With a new CEO in Jonathan Rubinsztein, Nuix shareholders hoped that 2022 would be better. Unfortunately this was not the case. The company spent a lot of time and expenses dealing with legal cases ($13.8m in legal costs in the 12 months to 30 June 2022). At the same time, revenue and customer growth slowed down, further spooking shareholders.

You have to bear in mind that, unlike many other tech stocks, Nuix’s software can take weeks to months to be implemented, particularly across large organisations. This is why it uses ACV as a key financial metric.

The Tech Wreck of 2022, increased R&D expenditure, increased churn (to 5.4%) and speculation of a takeover bid by US software company Reveal ,that ultimately came to nothing, did not help either. According to the AFR, Reveal wanted to just buy Nuix’s assets while leaving all liabilities with the company and its investors. Who would accept a deal like that?

A better 18 months

After starting 2023 at 65c, shares jumped as high as $1.55 on February 9 after Eddie Sheehy’s case was thrown out. This case was obviously the company’s biggest legal headache (but not the only one) and the biggest impediment to a takeover.

A few weeks earlier, in mid-January, the company reported that ACV could be 3.5-5.6% higher in 1HY23. This was of course assuming a legal victory against Sheehy. But in the last week, shares have trended lower after reports of client defections (both potential and those that had already occurred). The most notable of would-be ship jumper was ASIC. Investors are forgetting that it will be difficult for long-standing clients to jump ship and still retain access to any case files managed by Nuix.

Nuix’s next catalyst was it FY23 results when it revealed a return to growth. It made $182.5m in revenue, up 20% and $34.9m in EBITDA, up 189.2%. Its customer churn was 5.3%, down from 5.4% a year earlier, and it had $29.6m in net cash. The company hoped the launch of its Nuix neo platform will position it well to take advantage of the AI boom, which really got underway in CY23. Nuix Neo contextualises the data, and language models tuned to a customer’s use case to isolate what is needed.

Nuix’s 1HY24 results weren’t received well because it made a first half loss of $4.8m. The company’s clients were prioritising annual contracts rather than multi-year deals, and it was still facing legal costs ($11.5m for the period).

However, shares have performed well over the following months. In May, the company told investors the second half was positive and they were to expect 10% higher revenues and 35% higher EBITDA. Come August, these results were ultimately in the official FY24 results. Its ACV was $211.5m (up 14%) and it made a $5m profit. Its underlying free cash flow was up from $9.1m to $24.7m (a gain of 171%).

2025 another collercoaster ride

For FY25 Nuix promised:

  • ~15% ACV growth in constant currency,
  • Revenue growth to exceed cost growth, and
  • Underlying Cash Flow positive for the full year.
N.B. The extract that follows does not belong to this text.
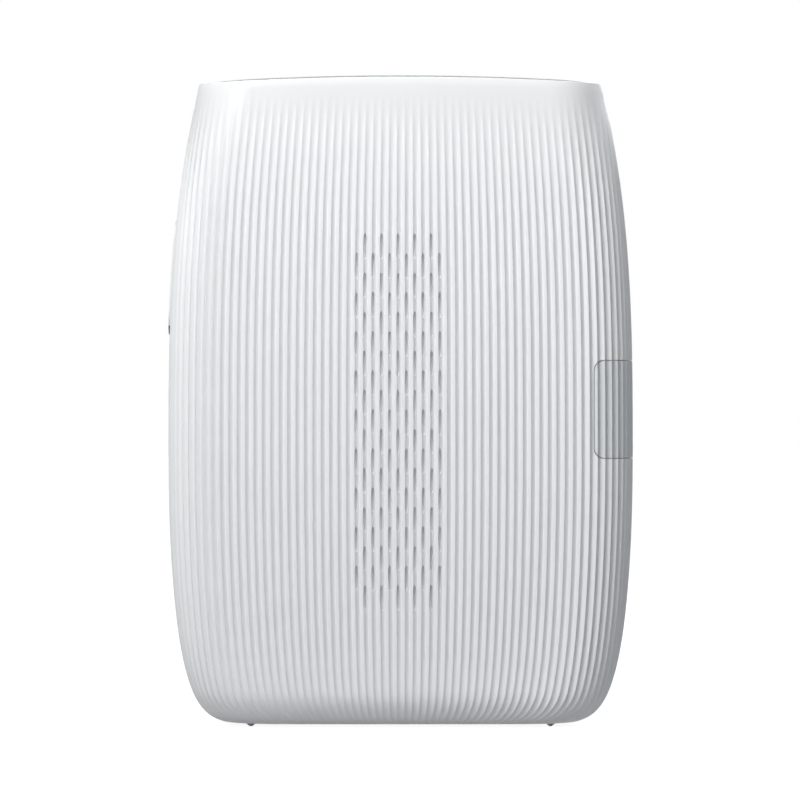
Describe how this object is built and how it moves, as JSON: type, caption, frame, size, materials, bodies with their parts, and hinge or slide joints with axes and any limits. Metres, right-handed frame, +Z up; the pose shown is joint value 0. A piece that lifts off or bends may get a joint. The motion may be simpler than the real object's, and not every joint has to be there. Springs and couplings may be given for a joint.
{
  "type": "compact photo printer",
  "caption": "Pocket instant-film photo printer: upright casing with fine vertical flutes, film slot on top, hinged back door, side lock and hinged corner cover.",
  "frame": {"origin": "on the ground, below the middle of the printer", "axes": "+Z up, -Y out of the plain fluted front, +X to the right seen from the front"},
  "size_m": [0.0902, 0.0374, 0.1256],
  "materials": {
    "casing_white": "satin moulded plastic, fluted",
    "cover_white": "satin, slightly cooler than the casing",
    "bezel_white": "fine satin",
    "trim_grey": "smooth satin grey",
    "button_grey": "satin with concentric tool marks",
    "light_diffuser": "milky translucent",
    "chassis_black": "light-tight matt black, spark eroded",
    "foam_black": "open-cell foam and felt",
    "foot_rubber": "soft matt",
    "roller_rubber": "ground matt",
    "steel": "brushed",
    "dark_steel": "black oxide",
    "bright_steel": "drawn bright",
    "brass": "sintered, oiled",
    "gear_ivory": "acetal, slightly waxy",
    "board_green": "solder mask with copper tracks",
    "chip_black": "moulded epoxy",
    "battery_grey": "foil pouch",
    "flex_amber": "polyimide film",
    "window_clear": "clear acrylic pane",
    "lens_glass": "polished"
  },
  "bodies": {
    "casing": {"front_shell": "casing_white", "rear_shell": "casing_white", "top_bezel": "bezel_white", "exit_chute": "chassis_black", "slot_felts": "foam_black", "feet": "foot_rubber", "lock_track": "bezel_white", "control_panel": "bezel_white", "status_light": "light_diffuser", "port_tray": "trim_grey", "port_hinge_pin": "bright_steel", "usb_socket": "bright_steel", "charge_light": "light_diffuser", "chassis": "chassis_black", "light_seal": "foam_black", "door_hinge_pin": "bright_steel", "left_bracket": "steel", "gear_plate": "steel", "bushes": "brass", "gear_axles": "bright_steel", "roller_springs": "bright_steel", "print_head": "chassis_black", "lens_bar": "lens_glass", "motor": "bright_steel", "main_board": "board_green", "board_chips": "chip_black", "shield_can": "steel", "battery": "battery_grey", "button_board": "board_green", "head_flex": "flex_amber", "screws": "dark_steel", "door_switch": "chip_black"},
    "film_door": {"door_skin": "casing_white", "door_liner": "chassis_black", "door_window": "window_clear", "pack_springs": "bright_steel"},
    "door_lock": {"lock_slider": "bezel_white", "lock_bar": "steel"},
    "port_door": {"port_cover": "cover_white"},
    "power_key": {"power_button": "button_grey"},
    "function_key": {"function_button": "button_grey"},
    "reset_key": {"reset_button": "chip_black"},
    "drive_rotor": {"drive_shaft": "bright_steel", "drive_roller": "roller_rubber", "drive_gear": "gear_ivory", "claw_cam": "gear_ivory"},
    "pinch_rotor": {"pinch_shaft": "bright_steel", "pinch_roller": "roller_rubber", "pinch_gear": "gear_ivory"},
    "idler_rotor": {"idler_gear": "gear_ivory"},
    "reduction_rotor": {"reduction_gear": "gear_ivory"},
    "motor_rotor": {"motor_pinion": "brass"},
    "claw_slide": {"film_claw": "steel"},
    "switch_slide": {"switch_plunger": "bezel_white"}
  },
  "joints": [
    {"name": "film_door_hinge", "type": "hinge", "parent": "casing", "child": "film_door", "pos_m": [0, 0.01695, 0.01055], "axis": [-1, 0, 0], "range_deg": [0, 90]},
    {"name": "door_lock_slide", "type": "slide", "parent": "casing", "child": "door_lock", "axis": [-0.0616, 0, -0.9981], "range_m": [0, 0.0023]},
    {"name": "port_cover_hinge", "type": "hinge", "parent": "casing", "child": "port_door", "pos_m": [0.04394, 0.00115, 0.0614], "axis": [0, 0, 1], "range_deg": [0, 90]},
    {"name": "power_button_press", "type": "slide", "parent": "casing", "child": "power_key", "axis": [-0.9985, 0, 0.0548], "range_m": [0, 0.0005], "stiffness_N_per_m": 2000},
    {"name": "function_button_press", "type": "slide", "parent": "casing", "child": "function_key", "axis": [-0.9985, 0, 0.0548], "range_m": [0, 0.0005], "stiffness_N_per_m": 2000},
    {"name": "reset_button_press", "type": "slide", "parent": "casing", "child": "reset_key", "axis": [-1, 0, 0], "range_m": [0, 0.0004], "stiffness_N_per_m": 1000},
    {"name": "drive_roller_spin", "type": "hinge", "parent": "casing", "child": "drive_rotor", "pos_m": [0, -0.0055, 0.10805], "axis": [1, 0, 0], "continuous": true},
    {"name": "pinch_roller_spin", "type": "hinge", "parent": "casing", "child": "pinch_rotor", "pos_m": [0, 0.0025, 0.10805], "axis": [1, 0, 0], "continuous": true},
    {"name": "idler_gear_spin", "type": "hinge", "parent": "casing", "child": "idler_rotor", "pos_m": [0, -0.00749, 0.09825], "axis": [1, 0, 0], "continuous": true},
    {"name": "reduction_gear_spin", "type": "hinge", "parent": "casing", "child": "reduction_rotor", "pos_m": [0, -0.00749, 0.08975], "axis": [1, 0, 0], "continuous": true},
    {"name": "motor_spin", "type": "hinge", "parent": "casing", "child": "motor_rotor", "pos_m": [0, -0.0104, 0.08176], "axis": [1, 0, 0], "continuous": true},
    {"name": "film_claw_slide", "type": "slide", "parent": "casing", "child": "claw_slide", "axis": [0, 0, 1], "range_m": [0, 0.006]},
    {"name": "switch_plunger_press", "type": "slide", "parent": "casing", "child": "switch_slide", "axis": [0, -1, 0], "range_m": [0, 0.0008], "stiffness_N_per_m": 500}
  ],
  "couplings": [
    {"joint": "pinch_roller_spin", "follows": "drive_roller_spin", "ratio": -1},
    {"joint": "idler_gear_spin", "follows": "drive_roller_spin", "ratio": -0.66667},
    {"joint": "reduction_gear_spin", "follows": "drive_roller_spin", "ratio": 1.6},
    {"joint": "motor_spin", "follows": "drive_roller_spin", "ratio": -3.84}
  ]
}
At an Investor Day in November CY24, the company reiterated the target, but warned investors it would be weighted to the second half of the year as the company’s sales were not linear. This was enough to stop the upward momentum, and a $10.8m contract extension with ASIC was received neutrally by the market. This was not enough to stop the company closing 2024 more than triple where it started, but the decline continued into 2024.
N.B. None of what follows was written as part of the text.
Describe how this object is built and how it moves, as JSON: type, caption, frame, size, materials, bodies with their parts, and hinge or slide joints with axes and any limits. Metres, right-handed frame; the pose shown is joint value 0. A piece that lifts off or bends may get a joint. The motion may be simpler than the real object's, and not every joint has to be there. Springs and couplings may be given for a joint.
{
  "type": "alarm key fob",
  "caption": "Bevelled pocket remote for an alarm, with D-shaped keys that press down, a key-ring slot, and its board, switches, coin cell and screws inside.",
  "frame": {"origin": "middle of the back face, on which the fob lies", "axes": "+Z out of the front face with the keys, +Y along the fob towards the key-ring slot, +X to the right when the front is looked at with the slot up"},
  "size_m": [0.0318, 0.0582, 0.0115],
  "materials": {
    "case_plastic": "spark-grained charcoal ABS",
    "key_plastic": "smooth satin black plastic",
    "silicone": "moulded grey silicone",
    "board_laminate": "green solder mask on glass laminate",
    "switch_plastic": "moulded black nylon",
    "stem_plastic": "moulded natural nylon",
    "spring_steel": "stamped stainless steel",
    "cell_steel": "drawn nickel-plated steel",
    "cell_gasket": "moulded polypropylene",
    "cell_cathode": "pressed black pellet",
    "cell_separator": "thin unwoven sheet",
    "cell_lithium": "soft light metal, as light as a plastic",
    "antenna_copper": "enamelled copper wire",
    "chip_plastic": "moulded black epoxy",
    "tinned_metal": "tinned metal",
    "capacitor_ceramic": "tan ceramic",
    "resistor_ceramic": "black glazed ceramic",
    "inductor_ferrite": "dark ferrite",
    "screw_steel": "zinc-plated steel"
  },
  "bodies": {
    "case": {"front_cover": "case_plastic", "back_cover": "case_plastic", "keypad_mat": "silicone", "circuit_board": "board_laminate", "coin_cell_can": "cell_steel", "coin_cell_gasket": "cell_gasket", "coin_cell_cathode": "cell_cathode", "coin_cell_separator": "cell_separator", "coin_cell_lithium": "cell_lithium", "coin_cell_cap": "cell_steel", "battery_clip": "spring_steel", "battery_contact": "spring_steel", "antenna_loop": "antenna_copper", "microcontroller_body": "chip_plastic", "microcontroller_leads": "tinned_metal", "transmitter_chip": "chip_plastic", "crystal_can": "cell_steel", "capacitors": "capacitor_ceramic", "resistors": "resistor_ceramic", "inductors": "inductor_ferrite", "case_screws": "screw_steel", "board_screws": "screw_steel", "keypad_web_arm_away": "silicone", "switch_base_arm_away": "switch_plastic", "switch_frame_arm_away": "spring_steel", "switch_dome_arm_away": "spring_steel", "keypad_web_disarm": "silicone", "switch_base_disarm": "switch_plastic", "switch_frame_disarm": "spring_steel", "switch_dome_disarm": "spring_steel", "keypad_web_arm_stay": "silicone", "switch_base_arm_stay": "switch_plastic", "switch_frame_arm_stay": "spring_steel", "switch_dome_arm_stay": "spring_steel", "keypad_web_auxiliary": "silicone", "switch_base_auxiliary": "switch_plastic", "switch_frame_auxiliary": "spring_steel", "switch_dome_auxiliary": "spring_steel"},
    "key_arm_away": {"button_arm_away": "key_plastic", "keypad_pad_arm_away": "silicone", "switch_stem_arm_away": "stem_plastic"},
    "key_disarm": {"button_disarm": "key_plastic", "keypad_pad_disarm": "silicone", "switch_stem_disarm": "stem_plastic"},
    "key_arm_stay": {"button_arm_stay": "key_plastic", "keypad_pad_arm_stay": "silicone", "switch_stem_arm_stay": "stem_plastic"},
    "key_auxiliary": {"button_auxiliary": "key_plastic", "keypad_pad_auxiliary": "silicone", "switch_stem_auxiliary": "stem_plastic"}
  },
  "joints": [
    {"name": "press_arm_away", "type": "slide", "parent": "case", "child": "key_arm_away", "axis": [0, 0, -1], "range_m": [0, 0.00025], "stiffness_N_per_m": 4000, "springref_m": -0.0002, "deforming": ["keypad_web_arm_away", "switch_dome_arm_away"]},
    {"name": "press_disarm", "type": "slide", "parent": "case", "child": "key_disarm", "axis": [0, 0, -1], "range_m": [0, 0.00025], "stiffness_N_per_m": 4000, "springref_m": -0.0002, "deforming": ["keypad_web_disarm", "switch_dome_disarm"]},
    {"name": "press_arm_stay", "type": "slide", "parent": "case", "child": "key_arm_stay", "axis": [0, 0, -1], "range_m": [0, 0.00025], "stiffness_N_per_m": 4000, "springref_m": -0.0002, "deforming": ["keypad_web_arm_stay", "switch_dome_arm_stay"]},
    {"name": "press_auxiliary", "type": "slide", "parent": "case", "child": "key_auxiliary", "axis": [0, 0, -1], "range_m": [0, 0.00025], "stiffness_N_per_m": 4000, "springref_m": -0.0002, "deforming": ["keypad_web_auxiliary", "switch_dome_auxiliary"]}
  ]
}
In January 2025, Nuix issued an earnings update for 1H25 that disappointed the market: lower statutory EBITDA, a smaller capitalised R&D component, a $2.2 million efficiency cost, weaker growth in pipeline. The negative reaction was exacerbated by weakness in tech stocks more broadly due to Trump’s tariffs and concern a new generation of companies would overtake incumbents.

Nuix’s statutory 1H25 results and 2 trading updates in April and May, during which it first cut its ACV guidance to the lower end of the 11-16% range then scrapped it altogether. Jonathan Rubinsztein said it was because deals were taking longer to close.
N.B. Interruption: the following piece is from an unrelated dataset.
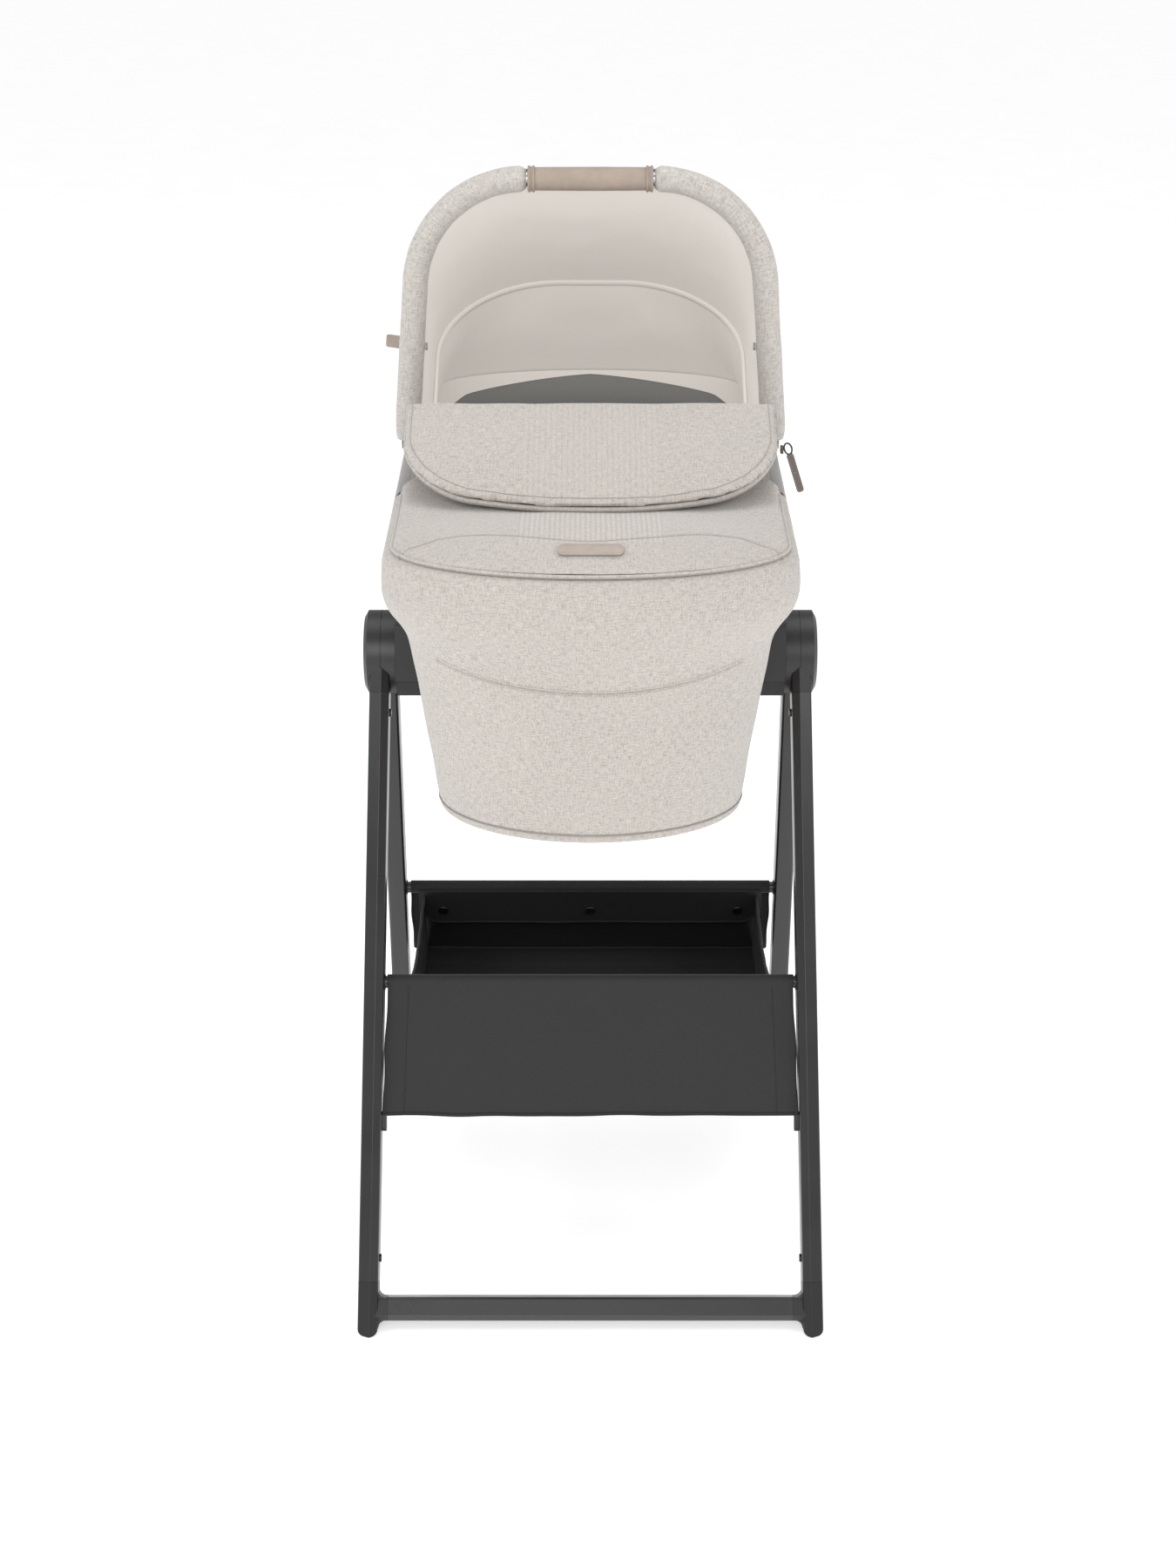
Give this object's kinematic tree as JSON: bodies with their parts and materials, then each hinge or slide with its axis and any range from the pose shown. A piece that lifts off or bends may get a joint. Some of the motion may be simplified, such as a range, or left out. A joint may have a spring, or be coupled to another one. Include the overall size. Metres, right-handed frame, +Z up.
{
  "type": "bassinet on stand",
  "caption": "Fabric carrycot with folding hood, padded apron and leather grip, clipped onto a folding A-frame stand with a storage basket.",
  "frame": {"origin": "on the floor, under the hub axis, at the middle of the stand", "axes": "+Z up, +Y towards the head end of the carrycot, +X to the right seen from the foot end"},
  "size_m": [0.5238, 0.8418, 1.2425],
  "materials": {
    "frame_tube": "satin dark grey powder coat",
    "frame_fitting": "satin dark grey",
    "black_plastic": "matt",
    "grey_plastic": "matt",
    "button_plastic": "satin",
    "rubber": "matt",
    "bar_tube": "satin",
    "screw_steel": "blackened",
    "inner_steel": "machined",
    "basket_fabric": "plain weave",
    "basket_lining": "plain weave",
    "snap_plastic": "gloss",
    "body_fabric": "heathered weave",
    "aluminium_tube": "satin",
    "board": "matt",
    "mattress_cover": "knit",
    "apron_fabric": "heathered weave, knitted centre",
    "flap_fabric": "knitted centre, piped edge",
    "leather": "smooth",
    "dark_metal": "aged",
    "rib_plastic": "matt",
    "canopy_fabric": "heathered weave, smooth lining",
    "sleeve_fabric": "melange weave"
  },
  "bodies": {
    "front_frame": {"front_leg_left": "frame_tube", "front_leg_right": "frame_tube", "front_foot_left": "frame_fitting", "front_foot_right": "frame_fitting", "front_crossbar": "frame_tube", "front_foot_pads": "rubber", "front_basket_bar": "bar_tube", "front_bar_brackets": "black_plastic", "front_screws": "screw_steel", "front_hub_left": "frame_fitting", "front_hub_right": "frame_fitting", "hub_caps": "frame_fitting", "hub_axles": "inner_steel", "button_springs": "inner_steel", "adaptor_left": "black_plastic", "adaptor_right": "black_plastic", "basket_front_panel": "basket_fabric", "basket_floor": "basket_lining", "basket_side_left": "basket_lining", "basket_side_right": "basket_lining", "basket_brackets": "grey_plastic"},
    "rear_frame": {"rear_leg_left": "frame_tube", "rear_leg_right": "frame_tube", "rear_foot_left": "frame_fitting", "rear_foot_right": "frame_fitting", "rear_crossbar": "frame_tube", "rear_foot_pads": "rubber", "rear_basket_bar": "bar_tube", "rear_bar_brackets": "black_plastic", "rear_screws": "screw_steel", "rear_hub_left": "frame_fitting", "rear_hub_right": "frame_fitting", "lock_gears": "inner_steel", "basket_rear_panel": "basket_fabric", "basket_snaps": "snap_plastic"},
    "carrycot": {"carrycot_shell": "body_fabric", "rim_frame": "aluminium_tube", "base_board": "board", "mattress": "mattress_cover", "carrycot_connectors": "black_plastic", "hood_mounts": "black_plastic", "apron": "apron_fabric", "apron_badge": "leather", "zip_slider": "dark_metal"},
    "hood_rib": {"canopy_rib": "rib_plastic", "canopy_rear": "canopy_fabric", "canopy_tab": "leather"},
    "hood_hoop": {"hood_hoop": "aluminium_tube", "hoop_sleeve_left": "sleeve_fabric", "hoop_sleeve_right": "sleeve_fabric", "hood_grip": "leather", "grip_collars": "leather", "hoop_snaps": "dark_metal", "canopy_front": "canopy_fabric"},
    "flap": {"apron_flap": "flap_fabric"},
    "puller": {"zip_puller": "leather"},
    "fold_button_left": {"fold_button_left": "button_plastic"},
    "fold_button_right": {"fold_button_right": "button_plastic"},
    "release_button_left": {"release_button_left": "button_plastic"},
    "release_button_right": {"release_button_right": "button_plastic"}
  },
  "joints": [
    {"name": "stand_fold", "type": "hinge", "parent": "front_frame", "child": "rear_frame", "pos_m": [0, 0, 0.699], "axis": [-1, 0, 0], "range_deg": [0, 45.2], "deforming": ["basket_floor", "basket_side_left", "basket_side_right"]},
    {"name": "carrycot_lift", "type": "slide", "parent": "front_frame", "child": "carrycot", "axis": [0, 0, 1], "range_m": [0, 0.08]},
    {"name": "hood_rib_turn", "type": "hinge", "parent": "carrycot", "child": "hood_rib", "pos_m": [0, 0.05, 0.932], "axis": [-1, 0, 0], "range_deg": [0, 18], "deforming": ["canopy_rear"]},
    {"name": "hood_hoop_turn", "type": "hinge", "parent": "hood_rib", "child": "hood_hoop", "pos_m": [0, 0.05, 0.932], "axis": [-1, 0, 0], "range_deg": [0, 50], "deforming": ["canopy_front"]},
    {"name": "flap_turn", "type": "hinge", "parent": "carrycot", "child": "flap", "pos_m": [0, -0.06, 1.001], "axis": [-1, 0, 0], "range_deg": [0, 135]},
    {"name": "zip_puller_swing", "type": "hinge", "parent": "carrycot", "child": "puller", "pos_m": [0.22, 0, 0.94], "axis": [0, -1, 0], "range_deg": [-6, 95]},
    {"name": "fold_button_left_press", "type": "slide", "parent": "front_frame", "child": "fold_button_left", "axis": [1, 0, 0], "range_m": [0, 0.0022], "stiffness_N_per_m": 900, "deforming": ["button_springs"]},
    {"name": "release_button_left_press", "type": "slide", "parent": "front_frame", "child": "release_button_left", "axis": [0, -1, 0], "range_m": [0, 0.004], "stiffness_N_per_m": 900},
    {"name": "fold_button_right_press", "type": "slide", "parent": "front_frame", "child": "fold_button_right", "axis": [-1, 0, 0], "range_m": [0, 0.0022], "stiffness_N_per_m": 900, "deforming": ["button_springs"]},
    {"name": "release_button_right_press", "type": "slide", "parent": "front_frame", "child": "release_button_right", "axis": [0, -1, 0], "range_m": [0, 0.004], "stiffness_N_per_m": 900}
  ],
  "couplings": [
    {"joint": "hood_rib_turn", "follows": "hood_hoop_turn", "ratio": 0.36}
  ]
}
The company delivered flat revenue of $221.5m, 8% higher ACV ($228.4m), 15% lower ‘statutory EBITDA’ and a $9.2m bottom line loss. Having been scarred by making guidance and withdrawing it, the company only promised ‘ACV growth’ without being specific. So if it made only 0.1% it would have technically kept its promise. It also promised revenue growth would exceed cost growth and it would be ‘underlying cash flow positive for the full year’.

An Investor Day Presentation was held a couple of weeks ago during which it promoted its AI capabilities, arguing it ensured that even if data would be fed into generative tools, customers could ensure data had been properly processed and understood. The company announced it had secured a multi‑year contract to supply its forensic analysis software to the tax authority of the German state Rhineland‑Palatinate (the state containing Mainz for those wondering).

Nuix is hanging its hat on Nuix Neo. It does similar things to its existing tools but is a unified platform rather than isolated components. It supports over 1,000 file types, automates workflows and applies intelligent models to derive actionable insights.

Where to next?

Analysts aren’t so optimistic with a mean target price of just $3.51 – albeit with a diverse range of opinions from $2.25 on one extreme and $5.69 on the other. For FY26, they expect $245.5m revenue (up 10%) and $67.8m EBITDA (up 42%). Then in FY27, $272.4m revenue (up 11%) and $80.8m EBITDA (up 19%).

These place the company at multiples of 15.2x EV/EBITDA, 60.5x P/E and 3.6x PEG. These are not the highest multiples – Xero and Wisetech are both higher.

But all things considered given:

    • The high multiples,
    • the fact we expect the share price to continue be volatile in the short to medium term, and
    • How it has a track record of making and missing guidance.

We would not buy the company right now. But in the longer term, there is potential for the company to grow strongly, if it can stand out in the AI market.